YOUR OBJECTIVE ▸
Up to and including the line containing "name, stem_path, space)", please reproduce the lines of the listing below, starting from the top.

DATASET CONTENT ▸
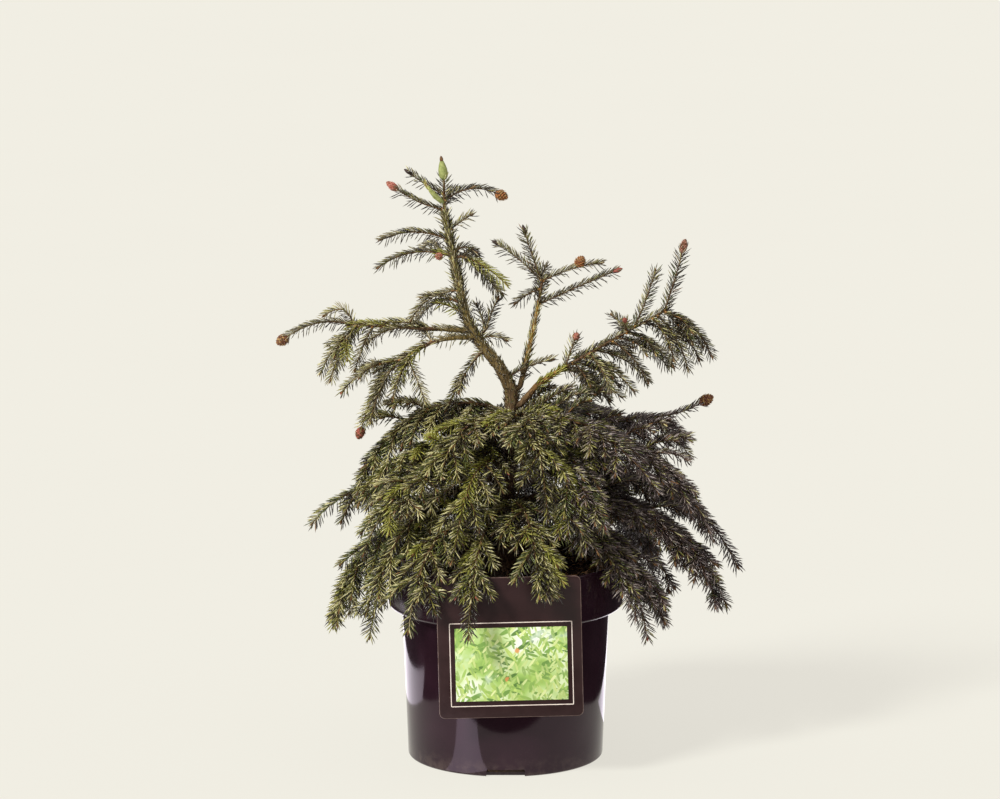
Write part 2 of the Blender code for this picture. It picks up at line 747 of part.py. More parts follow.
def grow_limb(name, height, azimuth, lift, bend, bough_length, stem_length, space):
    """The bough, where it has a length, and the stem that carries on from its tip."""
    reach = bough_length + stem_length
    radius = bough_radius(reach)
    end_radius = radius if bough_length else TWIG_RADIUS
    first_slope = lift + bend / (2 * ARC_STEPS)
    start = limb_start(height, azimuth, first_slope, end_radius, space.tree_of("trunk"))
    path = arc_path(start, azimuth, lift, bend, reach)
    if not bough_length:
        return path, make_stem("foliage_" + name, path, space)
    share = bough_length / reach
    make_bough("bough_" + name, cut_path(path, 0.0, share), radius, radius * BOUGH_TAPER, space)
    stem_path = cut_path(path, share + GAP / reach, 1.0)
    return stem_path, make_stem("foliage_" + name, stem_path, space)


def build_plant(space):
    """Trunk, boughs and stems first, so that no shoot touches one, then the shoots."""
    make_trunk(space)
    units = {
        "long": shoot_mesh("long_shoot", 3),
        "short": shoot_mesh("short_shoot", 2),
        "cone": cone_mesh("cone"),
    }
    sprays = []
    for name, height, azimuth, lift, bend, bough_length, stem_length in ARMS:
        path, stem = grow_limb(name, height, azimuth, lift, bend, bough_length, stem_length, space)
        sprays.append((path, stem, arm_shoots(path, ARM_SHOOTS[name])))
    for index, fan in enumerate(FANS):
        name, height, azimuth, lift, bend, reach, bough_length, pairs, side = fan
        stem_length = reach - bough_length
        path, stem = grow_limb(name, height, azimuth, lift, bend, bough_length, stem_length, space)
        sprays.append((path, stem, fan_shoots(path, pairs, side, random.Random(SEED + index))))
    for index, (path, stem, shoots) in enumerate(sprays):
        make_spray(stem, shoots, space, units, random.Random(SEED * 2 + index))
    for unit in units.values():
        bpy.data.meshes.remove(unit)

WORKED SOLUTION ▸
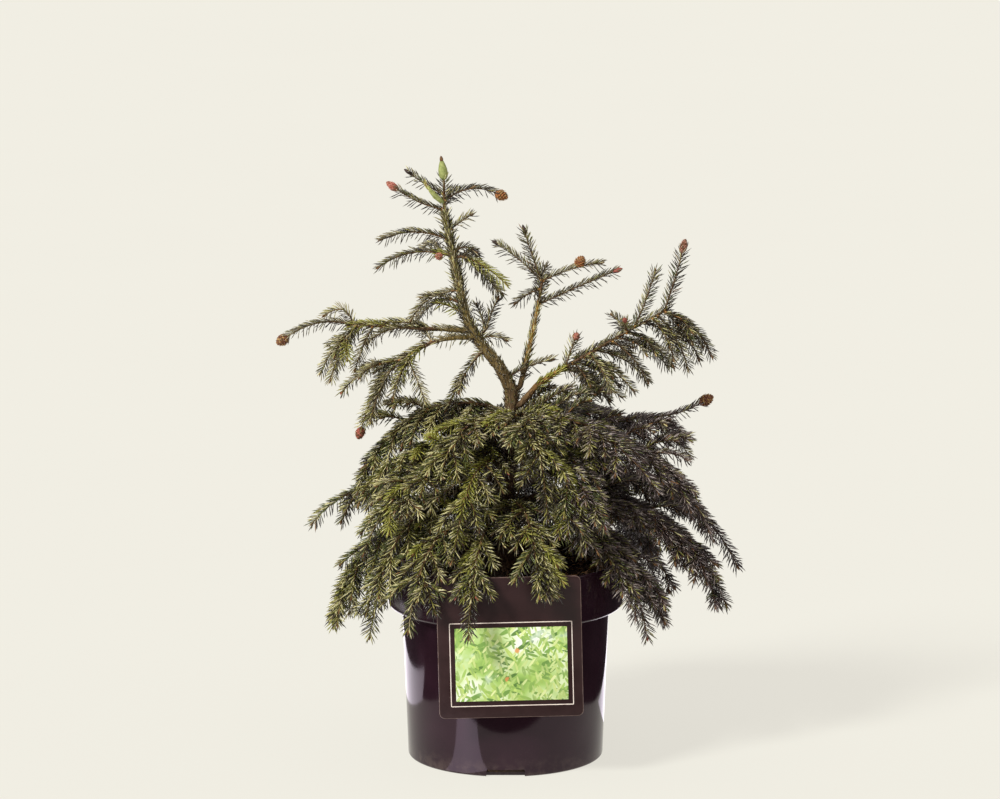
Write part 2 of the Blender code for this picture. It picks up at line 747 of part.py. More parts follow.
def grow_limb(name, height, azimuth, lift, bend, bough_length, stem_length, space):
    """The bough, where it has a length, and the stem that carries on from its tip."""
    reach = bough_length + stem_length
    radius = bough_radius(reach)
    end_radius = radius if bough_length else TWIG_RADIUS
    first_slope = lift + bend / (2 * ARC_STEPS)
    start = limb_start(height, azimuth, first_slope, end_radius, space.tree_of("trunk"))
    path = arc_path(start, azimuth, lift, bend, reach)
    if not bough_length:
        return path, make_stem("foliage_" + name, path, space)
    share = bough_length / reach
    make_bough("bough_" + name, cut_path(path, 0.0, share), radius, radius * BOUGH_TAPER, space)
    stem_path = cut_path(path, share + GAP / reach, 1.0)
    return stem_path, make_stem("foliage_" + name, stem_path, space)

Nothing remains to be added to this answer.